Diese Energieeinsparungen lassen sich zwar im Voraus mithilfe der erzielbaren U-Werte berechnen, ob sie aber tatsächlich realistisch sind, zeigt sich erst in der Praxis. Denn in vielen Untersuchungen zum Thema wird der Energiebedarf der Gebäude anhand von Rechenmodellen angesetzt – also ohne tatsächliche Verbrauchswerte aus der Vergangenheit. Diese Rechenmodelle nutzen auch Energieberater, die sich dabei unter anderem an den U-Werten der verschiedenen Gebäudeteile orientieren. Es gibt aber zahlreiche Berichte darüber, dass der so berechnete Energiebedarf deutlich höher angesetzt wird als die tatsächlichen Verbrauchswerte. Diese hängen zwar auch von individuellen Faktoren wir dem Heiz- und Lüftungsverhalten der Bewohner ab, liegen aber dennoch systematisch niedriger. Das hat die Deutsche Energie-Agentur dena zum Beispiel in ihrer Sanierungsstudie zur „Wirtschaftlichkeit energetischer Modernisierung in selbstgenutzten Wohngebäuden, Teil 2“ für die eigenen Untersuchungen auch eingeräumt: „Die Untersuchungen zeigen gegenüber dem berechneten Bedarf systematisch einen geringeren gemessenen Energieverbrauch. Die Abweichung ist für größere Mehrfamilienhäuser geringer als für Einfamilienhäuser.“
Bei der Kalkulation verfügen Hausbesitzer also idealerweise über Zahlenreihen zum tatsächlichen Verbrauch an Heizenergie über mehrere Jahre, so dass auch extrem harte und besonders milde Winter den Durchschnittswert nicht zu sehr verfälschen. Wer solche Verbrauchsdaten besitzt, hat zumindest eine solide Ausgangsbasis für die Berechnung der Heizkostenersparnis.

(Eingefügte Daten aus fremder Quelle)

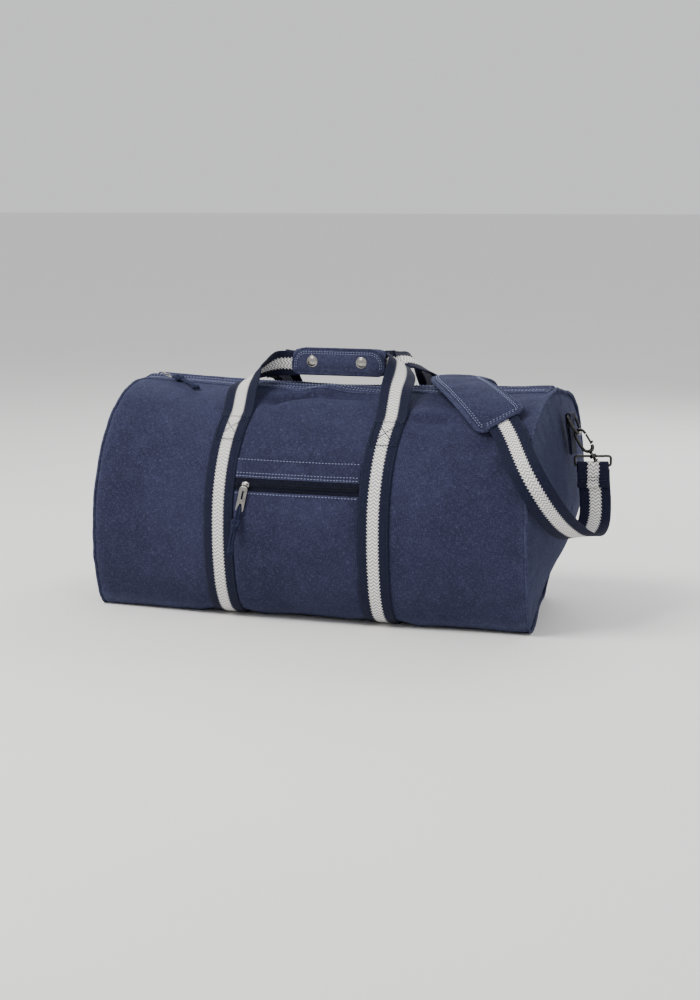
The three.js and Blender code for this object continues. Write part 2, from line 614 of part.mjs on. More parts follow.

Dann aber wird es für den sanierungsfreudigen Immobilieneigentümer theoretisch. Denn der Energiebedarf nach erfolgter Sanierung ist nur eine Modellgröße. Und genau da greifen die Zweifel an der Wirtschaftlichkeit der Wärmedämmung an. Die meisten Wissenschaftler, Energieberater und Baustoffproduzenten rechnen beim Thema Wärmedämmung lediglich mit der Verbesserung des U-Wertes, also dem Wert für die Wirksamkeit der Wärmedämmung, die auf die Gebäudehülle gepackt werden soll. Erfahrungswerte aus bisherigen Gebäudesanierungen fließen nicht ein.
Trotz Wärmedämmung mehr Heizenergie nötig
Architekt Konrad Fischer ist das zu kurz gesprungen. Denn eine gedämmte Fassade hat gegenüber massivem Mauerwerk ganz andere physikalische Eigenschaften. Der deutlich bessere U-Wert ließe sich nur erreichen, indem auch zahlreiche Nachteile in Kauf genommen würden. So würde sich etwa eine von außen gedämmte Fassade im Vergleich zum massiven Mauerwerk im Sonnenlicht deutlich schneller und stärker aufheizen, im Schatten aber auch deutlich schneller wieder abkühlen. Dabei kann die Temperatur auf der Fassadenoberfläche auch unter den Taupunkt sinken, so dass die Außenwand durch Kondenswasser nass wird. „Eine gedämmte Fassade kann die Sonnenwärme nicht aufnehmen wie etwa ein Ziegelstein, der sie speichert und in den Abend- und Nachtstunden langsam wieder abgibt“, sagt Fischer. Dieser Zusammenhang wird in der Studie vom Fraunhofer-Institut gar nicht bestritten, allerdings wäre der Effekt gering. Fischer hält dagegen: Im Versuchsaufbau hatten massive und gedämmte Wände exakt den gleichen U-Wert. „Immer, wenn ein Dämmung auf der Außenwand war, lag der Heizenergieverbrauch gegenüber den Wänden ohne Dämmschicht höher“, so Fischer.